Yesterday, the Federal Energy Regulatory Commission (FERC) issued Order No. 872 and implemented the largest overhaul to FERC’s regulations affecting Qualifying Facilities (QFs) in more than a decade.  The order itself is 491 pages in length and there remain plenty of details to unpack in its implementation (including future proceedings to come at the FERC and state public utility commission level), but what is clear is that Order No. 872 substantially changes the ground rules for developing QFs.

Order No. 872 includes the following significant changes, among others:

  • One-Mile Rule.  There is no longer an irrebuttable presumption that projects located more than one mile from each other are considered to be at separate sites for purposes of qualification as a QF.  Rather, only projects located 10 miles from each other will benefit from an irrebuttable presumption, while projects that are between one and ten miles from each other will only be afforded a rebuttable presumption.  Furthermore, for purposes of determining whether QFs are located at the “same site,” FERC will consider several new factors including, but not limited to, shared transformers or generation interconnection facilities, common debt and equity financing, and common permitting and access rights.  None of these factors, which fall into the categories of physical characteristics or ownership/other characteristics, is dispositive in determining whether QFs are located at the “same site”; rather, FERC will weigh the evidence on a case-by-case basis.
  • Legally-Enforceable Obligations.  For QFs, establishing a legally-enforceable obligation, or a LEO, represents that point in time when power purchase agreement pricing is locked in.  Order No. 872 introduces new LEO regulations that require QFs to demonstrate commercial viability and a financial commitment to developing the project.  FERC left it for each state to determine how a LEO is formed there, but it suggested that a QF be required to demonstrate that it has completed, or at least undertaken, site control for the project, filed an interconnection application, and applied for the required permitting and zoning.  But ultimately FERC left it to each state agency to determine criteria for establishing a QF’s commercial viability and financial commitment.
  • Challenges to QF Status.  Prior to Order No. 872, a party challenging the QF status of a project was required to seek a declaratory order from FERC, which carries a roughly $30,000 price tag.  As the result of this order, parties challenging a QF’s status, including same site presumptions (which can be done after the filing of an initial QF self-certification or recertifications that make substantive changes) need not pursue a declaratory order and therefore will avoid the associated fee.
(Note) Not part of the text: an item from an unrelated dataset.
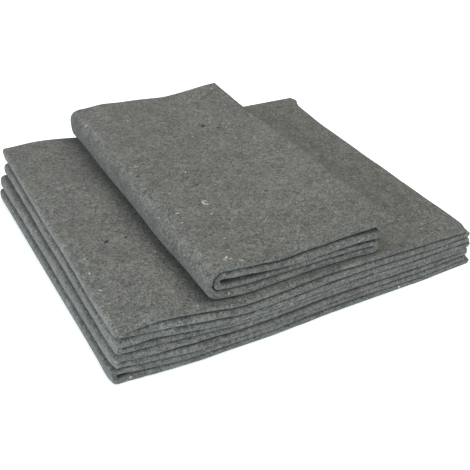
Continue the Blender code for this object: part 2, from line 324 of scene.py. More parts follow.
TOP_FRONT = (
    TopFront(0.180, 0.0000, 0.0025, 0.0035, -0.0010),
    TopFront(0.250, -0.0010, 0.0050, 0.0045, 0.0050),
    TopFront(0.330, 0.0020, 0.0050, 0.0000, 0.0085),
    TopFront(0.410, 0.0015, 0.0020, -0.0010, 0.0055),
    TopFront(0.490, -0.0035, -0.0035, -0.0030, 0.0035),
)


def soft_columns(rows):
    """One softened line along x for every band of a table."""
    xs = [row.x for row in rows]
    return [softened(xs, [row[column] for row in rows]) for column in range(1, len(rows[0]))]


soft_fronts = soft_columns(PILE_FRONT) + soft_columns(TOP_FRONT)

EDGE_WAVE = 0.0009
EDGE_LENGTHS = (0.07, 0.24)
EDGE_SEED = 300
EDGE_RIPPLE = 0.0003
RIPPLE_LENGTHS = (0.018, 0.040)
RIPPLE_COUNT = 7
RIPPLE_SEED = 400
BACK_WAVE = 0.0016
BACK_LENGTHS = (0.08, 0.30)
BACK_SEED = 500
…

Substantive changes in the QF recertification include changes in electrical generating equipment that increases power production capacity by the greater of 1 MW or 5% or a change in ownership in which an owner increases its equity interest by at least 10%. Thus, a change in upstream ownership of an existing QF may open up that QF to challenges regarding aggregation with other affiliated same fuel source facilities within 10 miles.
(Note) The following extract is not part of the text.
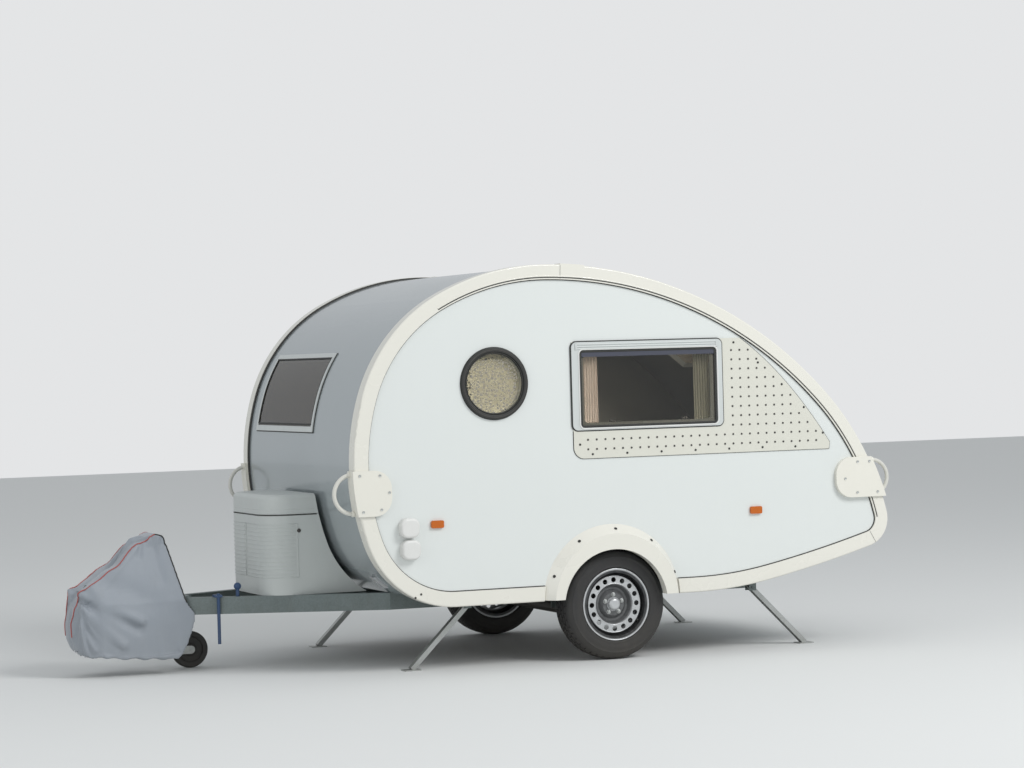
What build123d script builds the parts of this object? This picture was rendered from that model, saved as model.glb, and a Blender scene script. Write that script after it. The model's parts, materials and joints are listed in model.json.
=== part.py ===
"""Small teardrop travel caravan, parked on its wheels, jockey wheel and corner steadies.

Millimetres. While modelling, x is forwards from the wheel axis, y is to the left and z is up from
the ground. On export everything moves so that the origin is the bottom centre of the whole part.
"""
from build123d import *
from math import atan2, cos, degrees, pi, radians, sin, sqrt, tan
import os

# Body outline: tangent arcs from the crown of the roof down to the sill, seen from the left side
CROWN_X = 381
CROWN_Z = 2141
SILL_Z = 340
# radius, turn in degrees; one more arc closes each chain on the sill
FRONT_ARCS = [(1320, 28.4), (880, 44.2), (1255, 36.7)]
REAR_ARCS = [(2300, 47.1), (1530, 29.0), (160, 87.6), (7300, 5.2)]

# Body walls
WALL_T = 30
WALL_OUTER_Y = 968
WALL_INNER_Y = WALL_OUTER_Y - WALL_T
TRIM_T = 12
TRIM_OUTER_Y = WALL_OUTER_Y + TRIM_T
TRIM_LEG = 80
TRIM_WRAP_Y = 900
TRIM_EDGE_R = 8
TRIM_CAP_X = (150, 290)
TRIM_CAP_PROUD = 5
SHELL_T = 30
SEAM_X = 290
FLOOR_BOTTOM_Z = 402
FLOOR_T = 40
FLOOR_TOP_Z = FLOOR_BOTTOM_Z + FLOOR_T
FLOOR_REAR_X = -1000

# Wheels and axle
TYRE_R = 298
TYRE_W = 185
TYRE_OUTER_Y = 955
AXLE_Z = TYRE_R
RIM_R = 195
BEAD_R = 178
BEAD_HALF_W = 75
BEAD_GAP = 0.3
FLANGE_HALF_W = 84
HOLE_COUNT = 16
HOLE_RING_R = 132
HOLE_R = 14
DRUM_R = 105
DRUM_W = 62
STUB_R = 17.5
HUB_CAP_R = 34
HUB_CAP_Y = 72
STUB_GAP = 0.05
AXLE_TUBE_R = 38
AXLE_TUBE_X = 150
AXLE_TUBE_Z = 268
ARM_T = 22
ARM_INNER_Y = 728
ARM_R = 34

# Wheel wells and arch mouldings
WELL_GAP = 16
WELL_SHIFT = 35
WELL_BOX_T = 8
WELL_BOX_INNER_Y = 722
ARCH_OPENING_R = 304
ARCH_OPENING_X = 28
ARCH_PROUD = 52
ARCH_T = 5
ARCH_BOTTOM_Z = 345
# x, z, radius of the moulding's outline at the wall and at its face
ARCH_BASE = (31, 336, 400)
ARCH_FACE = (21, 324, 362)

# Side windows
WINDOW_X = (-660, 238)
WINDOW_Z = (1246, 1720)
WINDOW_R = 30
PANE_X = (-627, 192)
PANE_Z = (1259, 1676)
PANE_R = 22
PANE_T = 6
PANE_LAP = 26
GLAZING_GAP = 0.4

# Portholes, one in the left wall and one in the middle of the door
PORTHOLE_X = 685
PORTHOLE_Z = 1512
PORTHOLE_R = 191
PORTHOLE_GLASS_R = 166
PORTHOLE_LAP = 10
PORTHOLE_PROUD = 16

# Side panels with rows of dimples
PANEL_T = 6
PANEL_FRONT_X = 234
PANEL_BOTTOM_Z = 1094
PANEL_CORNER_R = 60
PANEL_TOP_PT = (-674, 1722)
PANEL_MID_PT = (-985, 1479)
PANEL_TAIL_PT = (-1290, 1130)

# Front window, set to the right of the centre
FRONT_WINDOW_Y = (-760, 250)
FRONT_WINDOW_Z = (1272, 1700)
FRONT_FRAME_W = 30

# Rear window on the sloping back
REAR_WINDOW_TURN = 36
REAR_WINDOW_L = 430
REAR_WINDOW_HALF_Y = 430
BENT_PANE_T = 5
BENT_FRAME_T = 9
BENT_PANE_LAP = 18

# Corner plates and grab handles
PLATE_T = 14
PLATE_WRAP_T = 12
PLATE_WRAP_Y = 905
FRONT_PLATE_X = (1286, 1560)
FRONT_PLATE_Z = (838, 1077)
REAR_PLATE_X = (-1700, -1345)
REAR_PLATE_Z = (816, 1041)
PLATE_R = 95
HANDLE_TUBE_R = 11
HANDLE_Y = 934
# x, z and radius of each handle's centre line, a round arc that stands out of its plate
HANDLE_ARCS = [(1482, 956, 103), (-1600, 922, 98)]

# Small fittings on the walls
CAP_SIZE = 104
CAP_R = 38
CAP_PROUD = 48
CAP_CENTRES = [(1195, 769), (1190, 654)]
MARKER_L = 70
MARKER_H = 40
MARKER_PROUD = 14
MARKER_CENTRES = [(1031, 781), (-847, 772)]
REFLECTOR_R = 30
REFLECTOR_Y = 680
REFLECTOR_T = 12
REFLECTOR_Z = 470

# Rear lamps and plate holder
LAMP_Z = (655, 800)
LAMP_Y = (690, 860)
LAMP_PROUD = 22
PLATE_HOLDER_Z = (690, 820)
PLATE_HOLDER_HALF_Y = 270
PLATE_HOLDER_PROUD = 4

# Roof hatch
HATCH_TURN = 11
HATCH_SIZE = 400
HATCH_FRAME_W = 32
HATCH_FRAME_T = 8
HATCH_LID_RISE = 30
HATCH_LID_T = 5
HATCH_HINGE_R = 5
HATCH_PIN_R = 2.5
HATCH_EAR_L = 40
HATCH_SEAL = 1

# Entrance door in the right wall
DOOR_X = (442, 982)
DOOR_MID_X = (DOOR_X[0] + DOOR_X[1]) / 2
DOOR_Z = (455, 1830)
DOOR_TOP_R = 120
DOOR_BOTTOM_R = 40
DOOR_GAP = 5
DOOR_HINGE_OUT = 8
DOOR_HINGE_R = 7
DOOR_HINGE_PIN_R = 3.5
DOOR_HINGE_ZS = [700, 1560]
DOOR_HINGE_H = 90
LATCH_Z = 1060
LATCH_L = 130
LATCH_H = 70
LATCH_PROUD = 22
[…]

  • Avoided-Cost Rates.  Once again, FERC left it for the states to determine the proper method for determining a utility’s avoided costs.  Yesterday’s order allows state agencies to eliminate fixed avoided-cost energy rates (while still retaining fixed capacity rates) and to have instead the energy rates vary with changes in the utility’s as-available avoided costs as the energy is delivered. And if the state decides to retain fixed energy rates, the fixed energy rate can now be based on project energy prices at the anticipated time of delivery. There is a new rebuttable presumption that as-available energy rates can be based on locational marginal prices, if a utility is located within an organized market, or according to liquid trading hub prices or natural gas indices for those outside of organized markets.  Avoided costs may also be determined through a competitive solicitation (provided that it satisfies certain transparency and non-discriminatory procedures).  Thus, states will now decide if QFs will bear merchant risk in their power sales arrangements.
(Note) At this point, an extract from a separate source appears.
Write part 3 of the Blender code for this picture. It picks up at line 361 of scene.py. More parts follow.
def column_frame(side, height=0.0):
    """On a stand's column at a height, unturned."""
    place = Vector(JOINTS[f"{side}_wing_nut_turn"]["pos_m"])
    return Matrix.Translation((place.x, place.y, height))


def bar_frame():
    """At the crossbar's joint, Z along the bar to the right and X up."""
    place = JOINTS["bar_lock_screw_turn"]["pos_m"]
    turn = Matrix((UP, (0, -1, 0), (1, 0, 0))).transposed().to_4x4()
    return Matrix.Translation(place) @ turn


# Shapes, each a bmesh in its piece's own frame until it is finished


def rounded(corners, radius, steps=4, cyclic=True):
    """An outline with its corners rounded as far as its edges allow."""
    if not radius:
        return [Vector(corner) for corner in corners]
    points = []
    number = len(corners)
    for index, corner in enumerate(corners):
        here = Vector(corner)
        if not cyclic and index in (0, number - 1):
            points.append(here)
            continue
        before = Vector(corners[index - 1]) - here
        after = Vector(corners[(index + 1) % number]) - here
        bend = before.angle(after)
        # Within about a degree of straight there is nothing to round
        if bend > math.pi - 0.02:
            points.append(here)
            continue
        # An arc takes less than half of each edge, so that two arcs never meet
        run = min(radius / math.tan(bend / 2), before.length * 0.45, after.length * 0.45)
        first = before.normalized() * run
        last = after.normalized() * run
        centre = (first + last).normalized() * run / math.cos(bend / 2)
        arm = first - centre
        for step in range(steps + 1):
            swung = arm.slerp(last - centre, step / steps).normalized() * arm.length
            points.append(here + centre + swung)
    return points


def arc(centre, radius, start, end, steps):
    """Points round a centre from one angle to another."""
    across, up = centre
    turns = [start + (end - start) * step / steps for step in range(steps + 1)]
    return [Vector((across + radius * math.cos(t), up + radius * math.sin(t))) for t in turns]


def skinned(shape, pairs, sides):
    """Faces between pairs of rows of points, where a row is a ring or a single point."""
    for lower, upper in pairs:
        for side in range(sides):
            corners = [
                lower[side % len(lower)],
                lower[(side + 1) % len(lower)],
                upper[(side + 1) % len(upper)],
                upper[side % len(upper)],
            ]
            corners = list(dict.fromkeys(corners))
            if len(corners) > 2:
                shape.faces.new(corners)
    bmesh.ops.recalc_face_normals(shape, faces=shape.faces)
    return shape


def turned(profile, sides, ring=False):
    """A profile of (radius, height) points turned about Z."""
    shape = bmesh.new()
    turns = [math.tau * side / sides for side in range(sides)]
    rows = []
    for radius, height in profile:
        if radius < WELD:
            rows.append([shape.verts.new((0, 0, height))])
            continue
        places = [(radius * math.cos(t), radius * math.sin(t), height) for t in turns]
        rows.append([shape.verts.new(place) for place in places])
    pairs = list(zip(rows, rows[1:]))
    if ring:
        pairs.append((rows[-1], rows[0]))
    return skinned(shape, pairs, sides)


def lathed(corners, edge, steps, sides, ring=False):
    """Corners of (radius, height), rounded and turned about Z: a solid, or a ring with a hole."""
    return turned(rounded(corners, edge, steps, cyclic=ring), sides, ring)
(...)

  • Must-Purchase Opt Out. Lastly, for several years, utilities have been able to opt out of their obligation to purchase from QFs that are larger than 20 MW and located within an organized market.  Yesterday’s order drops that threshold to 5 MW, meaning that utilities located within organized markets may apply to FERC for relief from the obligation to purchase power from QFs larger than 5 MW.

There is no avoiding the fact that Order No. 872 is a game-changer for QFs and utilities alike when it comes to PURPA, and yesterday’s order represents yet another instance where PURPA has become increasingly narrowed by FERC.  There is more to play out with respect to Order No. 872 and we will provide further details as its implementation signals the order’s true scope.